#### [DIRECTION]
Return verbatim the inclusive range of lines running from the line that contains "ankle = make_ankle_strap(tools, leather)" to the line that contains "if empty is". Omit every other line.

**********

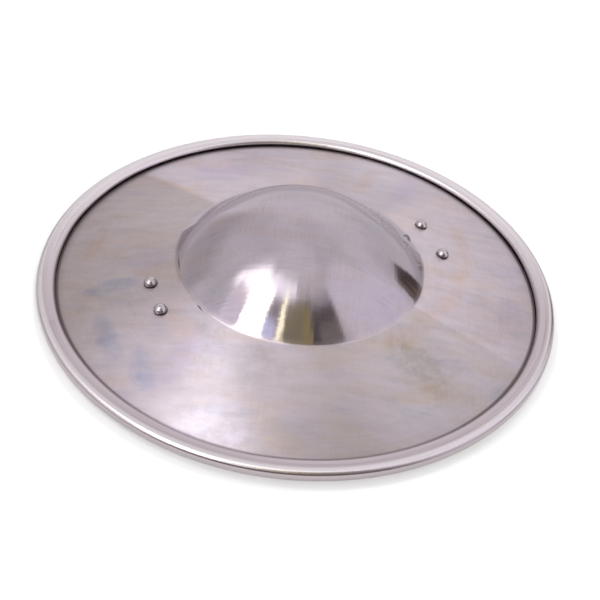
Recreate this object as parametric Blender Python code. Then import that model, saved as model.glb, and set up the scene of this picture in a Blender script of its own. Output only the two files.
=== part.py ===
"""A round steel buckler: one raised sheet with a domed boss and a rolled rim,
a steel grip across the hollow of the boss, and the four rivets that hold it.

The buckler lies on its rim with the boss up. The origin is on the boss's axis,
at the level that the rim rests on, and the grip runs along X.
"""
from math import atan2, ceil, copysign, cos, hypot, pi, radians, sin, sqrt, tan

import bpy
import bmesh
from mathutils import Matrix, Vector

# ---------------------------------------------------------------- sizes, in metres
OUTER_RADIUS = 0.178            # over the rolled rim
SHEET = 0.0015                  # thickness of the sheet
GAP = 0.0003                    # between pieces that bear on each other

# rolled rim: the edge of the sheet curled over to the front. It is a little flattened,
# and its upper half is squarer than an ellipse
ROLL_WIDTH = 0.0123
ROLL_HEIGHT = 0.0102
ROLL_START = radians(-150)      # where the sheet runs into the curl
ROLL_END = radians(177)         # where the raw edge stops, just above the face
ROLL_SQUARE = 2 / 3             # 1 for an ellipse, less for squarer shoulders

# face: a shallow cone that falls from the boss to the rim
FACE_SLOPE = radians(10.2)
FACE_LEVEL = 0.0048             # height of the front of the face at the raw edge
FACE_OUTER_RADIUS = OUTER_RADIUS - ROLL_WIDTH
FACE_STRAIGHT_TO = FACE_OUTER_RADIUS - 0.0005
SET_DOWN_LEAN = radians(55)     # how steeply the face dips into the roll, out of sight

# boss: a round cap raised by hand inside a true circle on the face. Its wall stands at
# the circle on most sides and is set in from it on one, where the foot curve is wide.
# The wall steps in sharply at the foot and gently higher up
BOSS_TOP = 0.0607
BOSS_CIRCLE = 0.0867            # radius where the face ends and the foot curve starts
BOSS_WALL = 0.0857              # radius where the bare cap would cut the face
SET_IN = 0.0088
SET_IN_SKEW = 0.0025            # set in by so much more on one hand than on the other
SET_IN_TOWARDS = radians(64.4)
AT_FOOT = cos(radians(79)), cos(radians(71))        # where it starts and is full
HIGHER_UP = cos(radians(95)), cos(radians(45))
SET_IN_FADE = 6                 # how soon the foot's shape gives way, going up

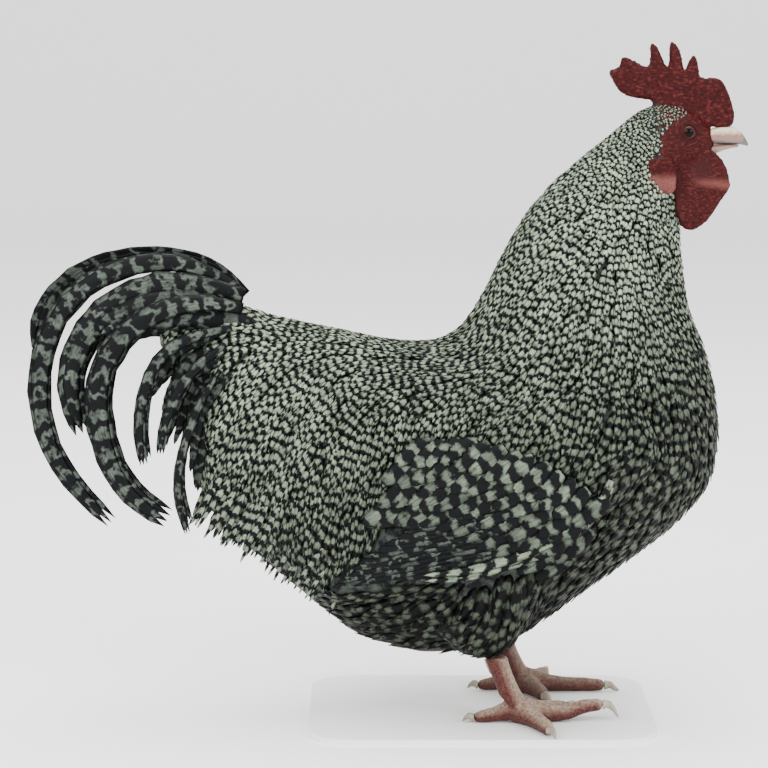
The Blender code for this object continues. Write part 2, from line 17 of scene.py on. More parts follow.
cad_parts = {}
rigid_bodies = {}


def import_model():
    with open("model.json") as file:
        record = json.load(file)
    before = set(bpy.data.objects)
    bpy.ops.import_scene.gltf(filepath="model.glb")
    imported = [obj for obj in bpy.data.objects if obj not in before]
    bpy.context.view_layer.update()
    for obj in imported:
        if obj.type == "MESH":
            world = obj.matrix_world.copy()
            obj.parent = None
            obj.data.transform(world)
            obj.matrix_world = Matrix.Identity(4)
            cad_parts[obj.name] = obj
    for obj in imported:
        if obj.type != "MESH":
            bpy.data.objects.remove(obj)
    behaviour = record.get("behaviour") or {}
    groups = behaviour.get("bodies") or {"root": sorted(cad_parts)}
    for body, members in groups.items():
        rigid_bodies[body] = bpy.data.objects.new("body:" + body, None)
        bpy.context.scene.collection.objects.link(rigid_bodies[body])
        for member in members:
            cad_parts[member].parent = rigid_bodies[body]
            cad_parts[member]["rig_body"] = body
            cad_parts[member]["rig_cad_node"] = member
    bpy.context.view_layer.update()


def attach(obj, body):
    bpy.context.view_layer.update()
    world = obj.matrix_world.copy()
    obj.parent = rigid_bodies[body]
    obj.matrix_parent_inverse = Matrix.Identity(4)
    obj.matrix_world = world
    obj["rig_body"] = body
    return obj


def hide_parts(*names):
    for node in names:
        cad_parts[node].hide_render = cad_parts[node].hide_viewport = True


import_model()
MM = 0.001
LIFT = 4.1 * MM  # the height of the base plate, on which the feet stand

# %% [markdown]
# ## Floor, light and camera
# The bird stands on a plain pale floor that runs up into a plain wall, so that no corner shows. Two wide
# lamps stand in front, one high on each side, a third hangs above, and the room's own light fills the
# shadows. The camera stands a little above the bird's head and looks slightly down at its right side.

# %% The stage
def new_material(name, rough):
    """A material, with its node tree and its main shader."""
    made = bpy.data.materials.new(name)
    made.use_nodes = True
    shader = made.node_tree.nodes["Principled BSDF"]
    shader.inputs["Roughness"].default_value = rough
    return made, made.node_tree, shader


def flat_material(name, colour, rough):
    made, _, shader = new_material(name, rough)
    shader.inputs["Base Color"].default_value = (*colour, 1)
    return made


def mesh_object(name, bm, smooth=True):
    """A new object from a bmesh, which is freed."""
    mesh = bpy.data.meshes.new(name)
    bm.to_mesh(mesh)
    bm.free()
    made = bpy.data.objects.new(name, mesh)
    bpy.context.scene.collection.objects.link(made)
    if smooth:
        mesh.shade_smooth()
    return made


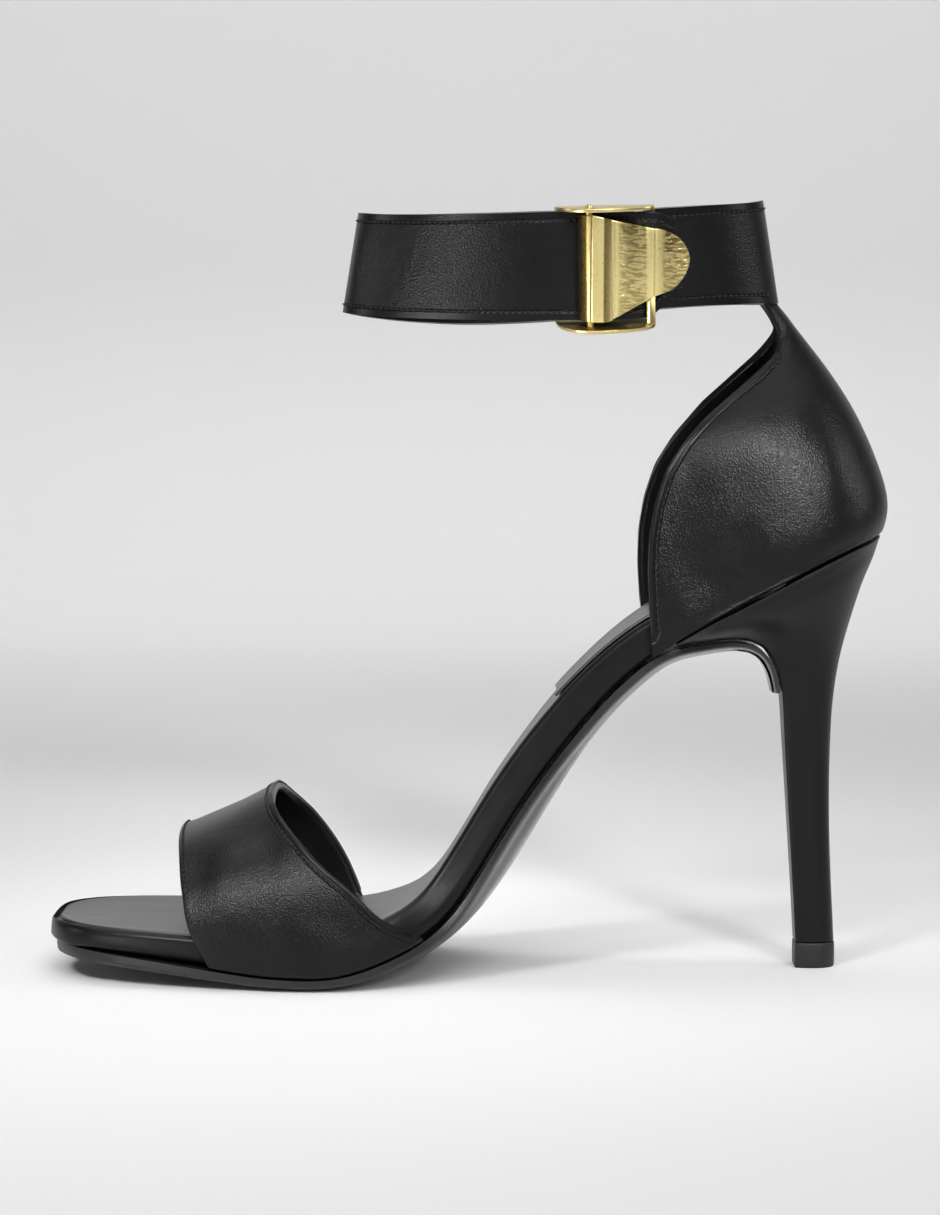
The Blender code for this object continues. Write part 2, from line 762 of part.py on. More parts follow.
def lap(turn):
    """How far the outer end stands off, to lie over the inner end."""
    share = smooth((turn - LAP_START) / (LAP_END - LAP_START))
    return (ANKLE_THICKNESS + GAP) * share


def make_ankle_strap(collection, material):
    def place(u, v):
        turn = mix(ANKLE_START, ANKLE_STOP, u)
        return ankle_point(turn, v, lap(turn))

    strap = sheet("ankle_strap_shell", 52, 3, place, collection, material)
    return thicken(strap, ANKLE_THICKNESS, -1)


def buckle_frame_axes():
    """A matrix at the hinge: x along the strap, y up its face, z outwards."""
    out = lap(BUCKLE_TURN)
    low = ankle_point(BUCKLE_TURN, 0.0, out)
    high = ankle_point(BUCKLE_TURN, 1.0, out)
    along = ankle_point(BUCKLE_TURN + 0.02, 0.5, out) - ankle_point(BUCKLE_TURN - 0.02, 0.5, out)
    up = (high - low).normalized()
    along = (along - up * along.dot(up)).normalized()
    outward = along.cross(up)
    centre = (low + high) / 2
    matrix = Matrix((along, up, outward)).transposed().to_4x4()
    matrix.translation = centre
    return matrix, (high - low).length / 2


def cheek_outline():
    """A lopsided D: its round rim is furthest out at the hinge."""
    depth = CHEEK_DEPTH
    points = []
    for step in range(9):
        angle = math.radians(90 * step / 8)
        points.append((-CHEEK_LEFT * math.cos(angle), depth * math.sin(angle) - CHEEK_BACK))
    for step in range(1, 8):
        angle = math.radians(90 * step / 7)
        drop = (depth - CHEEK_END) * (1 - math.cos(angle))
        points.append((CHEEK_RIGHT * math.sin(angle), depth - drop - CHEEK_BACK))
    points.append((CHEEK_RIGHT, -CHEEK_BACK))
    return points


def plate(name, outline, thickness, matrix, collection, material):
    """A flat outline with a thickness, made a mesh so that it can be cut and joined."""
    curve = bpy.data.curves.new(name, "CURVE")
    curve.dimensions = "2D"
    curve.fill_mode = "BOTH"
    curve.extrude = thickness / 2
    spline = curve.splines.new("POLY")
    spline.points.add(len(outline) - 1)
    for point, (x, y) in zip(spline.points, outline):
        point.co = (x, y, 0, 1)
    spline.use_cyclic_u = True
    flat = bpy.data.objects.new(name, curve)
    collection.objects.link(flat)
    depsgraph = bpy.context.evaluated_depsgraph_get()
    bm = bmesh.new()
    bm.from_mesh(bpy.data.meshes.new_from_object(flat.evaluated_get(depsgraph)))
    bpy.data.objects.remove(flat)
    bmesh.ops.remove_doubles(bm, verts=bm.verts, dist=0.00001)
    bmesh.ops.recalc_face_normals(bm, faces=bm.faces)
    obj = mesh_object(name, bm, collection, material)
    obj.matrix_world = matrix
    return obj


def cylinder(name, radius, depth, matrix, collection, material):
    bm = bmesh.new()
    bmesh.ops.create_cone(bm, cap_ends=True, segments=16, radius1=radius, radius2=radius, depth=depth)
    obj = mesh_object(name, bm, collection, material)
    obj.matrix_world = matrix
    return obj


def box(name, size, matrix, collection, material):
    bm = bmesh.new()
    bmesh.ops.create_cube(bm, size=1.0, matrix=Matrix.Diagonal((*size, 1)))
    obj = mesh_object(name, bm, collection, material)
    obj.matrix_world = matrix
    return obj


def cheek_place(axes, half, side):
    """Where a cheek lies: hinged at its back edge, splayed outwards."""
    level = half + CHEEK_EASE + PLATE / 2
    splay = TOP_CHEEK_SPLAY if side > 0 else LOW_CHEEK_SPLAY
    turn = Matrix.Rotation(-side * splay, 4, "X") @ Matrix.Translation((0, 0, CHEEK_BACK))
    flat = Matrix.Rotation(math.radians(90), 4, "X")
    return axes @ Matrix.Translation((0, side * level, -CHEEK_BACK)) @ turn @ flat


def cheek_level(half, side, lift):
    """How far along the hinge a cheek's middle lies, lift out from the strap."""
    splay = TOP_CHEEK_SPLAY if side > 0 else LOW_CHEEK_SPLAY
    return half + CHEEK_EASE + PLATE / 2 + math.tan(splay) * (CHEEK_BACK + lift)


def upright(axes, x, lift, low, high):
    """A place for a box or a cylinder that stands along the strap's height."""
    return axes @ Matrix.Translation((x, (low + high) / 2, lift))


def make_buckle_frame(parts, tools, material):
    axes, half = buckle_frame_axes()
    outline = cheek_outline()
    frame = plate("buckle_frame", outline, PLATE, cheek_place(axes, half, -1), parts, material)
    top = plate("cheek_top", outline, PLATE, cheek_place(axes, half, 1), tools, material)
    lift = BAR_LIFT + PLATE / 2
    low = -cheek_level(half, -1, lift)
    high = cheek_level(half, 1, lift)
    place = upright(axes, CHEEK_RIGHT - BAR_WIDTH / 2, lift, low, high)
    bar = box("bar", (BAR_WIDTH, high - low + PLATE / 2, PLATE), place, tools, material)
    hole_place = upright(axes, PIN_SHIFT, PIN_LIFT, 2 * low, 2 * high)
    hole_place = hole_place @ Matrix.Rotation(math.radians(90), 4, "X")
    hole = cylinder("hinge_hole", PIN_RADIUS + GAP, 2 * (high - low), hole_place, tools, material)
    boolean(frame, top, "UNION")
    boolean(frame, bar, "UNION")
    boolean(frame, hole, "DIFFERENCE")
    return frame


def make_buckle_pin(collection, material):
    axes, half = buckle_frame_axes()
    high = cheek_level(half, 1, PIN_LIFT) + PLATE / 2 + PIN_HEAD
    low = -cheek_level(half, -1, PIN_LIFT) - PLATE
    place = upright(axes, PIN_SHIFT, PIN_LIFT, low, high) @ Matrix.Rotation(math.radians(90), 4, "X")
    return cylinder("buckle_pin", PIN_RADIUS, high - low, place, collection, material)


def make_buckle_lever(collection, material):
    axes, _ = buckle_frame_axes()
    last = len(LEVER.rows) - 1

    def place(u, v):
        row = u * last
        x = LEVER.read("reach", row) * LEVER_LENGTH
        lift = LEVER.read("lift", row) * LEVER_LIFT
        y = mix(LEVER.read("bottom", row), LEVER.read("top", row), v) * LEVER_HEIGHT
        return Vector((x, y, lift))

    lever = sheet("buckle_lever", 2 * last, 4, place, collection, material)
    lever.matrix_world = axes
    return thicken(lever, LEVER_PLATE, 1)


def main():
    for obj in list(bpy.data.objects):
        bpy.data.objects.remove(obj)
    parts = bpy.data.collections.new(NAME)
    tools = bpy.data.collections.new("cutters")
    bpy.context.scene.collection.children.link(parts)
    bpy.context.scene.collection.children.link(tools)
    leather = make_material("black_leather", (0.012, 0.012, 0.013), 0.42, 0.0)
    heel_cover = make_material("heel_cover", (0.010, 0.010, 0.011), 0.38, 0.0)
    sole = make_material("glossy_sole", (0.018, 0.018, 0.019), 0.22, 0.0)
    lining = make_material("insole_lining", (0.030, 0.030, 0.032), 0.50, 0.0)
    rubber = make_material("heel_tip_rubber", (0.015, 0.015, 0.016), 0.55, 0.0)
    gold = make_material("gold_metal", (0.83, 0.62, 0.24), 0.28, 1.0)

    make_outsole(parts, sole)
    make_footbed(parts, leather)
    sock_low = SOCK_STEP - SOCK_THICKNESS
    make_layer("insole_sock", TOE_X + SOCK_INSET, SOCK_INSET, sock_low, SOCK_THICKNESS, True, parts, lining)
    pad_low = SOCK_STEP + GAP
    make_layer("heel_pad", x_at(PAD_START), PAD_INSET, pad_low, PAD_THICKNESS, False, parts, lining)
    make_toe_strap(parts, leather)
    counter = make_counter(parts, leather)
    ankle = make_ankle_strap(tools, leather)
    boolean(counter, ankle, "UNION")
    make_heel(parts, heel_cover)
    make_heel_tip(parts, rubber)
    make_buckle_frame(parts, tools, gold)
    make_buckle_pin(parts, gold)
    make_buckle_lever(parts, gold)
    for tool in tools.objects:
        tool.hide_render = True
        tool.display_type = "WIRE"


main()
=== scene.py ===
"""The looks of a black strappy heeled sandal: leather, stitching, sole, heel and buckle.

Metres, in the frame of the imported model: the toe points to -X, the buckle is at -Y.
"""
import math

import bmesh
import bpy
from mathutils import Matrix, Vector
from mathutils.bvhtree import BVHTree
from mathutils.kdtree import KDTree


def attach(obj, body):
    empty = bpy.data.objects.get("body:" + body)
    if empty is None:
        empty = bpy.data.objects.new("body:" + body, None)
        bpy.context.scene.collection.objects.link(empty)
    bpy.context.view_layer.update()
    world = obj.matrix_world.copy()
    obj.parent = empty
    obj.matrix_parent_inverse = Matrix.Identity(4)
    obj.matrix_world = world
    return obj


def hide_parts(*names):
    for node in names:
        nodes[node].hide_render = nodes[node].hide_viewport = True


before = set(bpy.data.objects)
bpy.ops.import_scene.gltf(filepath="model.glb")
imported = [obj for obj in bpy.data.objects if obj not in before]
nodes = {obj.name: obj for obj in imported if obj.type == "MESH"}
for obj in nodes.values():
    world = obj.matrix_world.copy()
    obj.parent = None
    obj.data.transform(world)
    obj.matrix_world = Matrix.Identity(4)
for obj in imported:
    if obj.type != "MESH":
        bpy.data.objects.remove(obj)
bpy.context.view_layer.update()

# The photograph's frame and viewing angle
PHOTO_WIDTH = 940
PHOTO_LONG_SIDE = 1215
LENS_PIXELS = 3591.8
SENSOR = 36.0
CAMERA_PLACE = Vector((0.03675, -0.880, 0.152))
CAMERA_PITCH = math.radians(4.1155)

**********

#### [ANSWER TO THIS TASK]
    ankle = make_ankle_strap(tools, leather)
    boolean(counter, ankle, "UNION")
    make_heel(parts, heel_cover)
    make_heel_tip(parts, rubber)
    make_buckle_frame(parts, tools, gold)
    make_buckle_pin(parts, gold)
    make_buckle_lever(parts, gold)
    for tool in tools.objects:
        tool.hide_render = True
        tool.display_type = "WIRE"


main()
=== scene.py ===
"""The looks of a black strappy heeled sandal: leather, stitching, sole, heel and buckle.

Metres, in the frame of the imported model: the toe points to -X, the buckle is at -Y.
"""
import math

import bmesh
import bpy
from mathutils import Matrix, Vector
from mathutils.bvhtree import BVHTree
from mathutils.kdtree import KDTree


def attach(obj, body):
    empty = bpy.data.objects.get("body:" + body)
    if empty is None:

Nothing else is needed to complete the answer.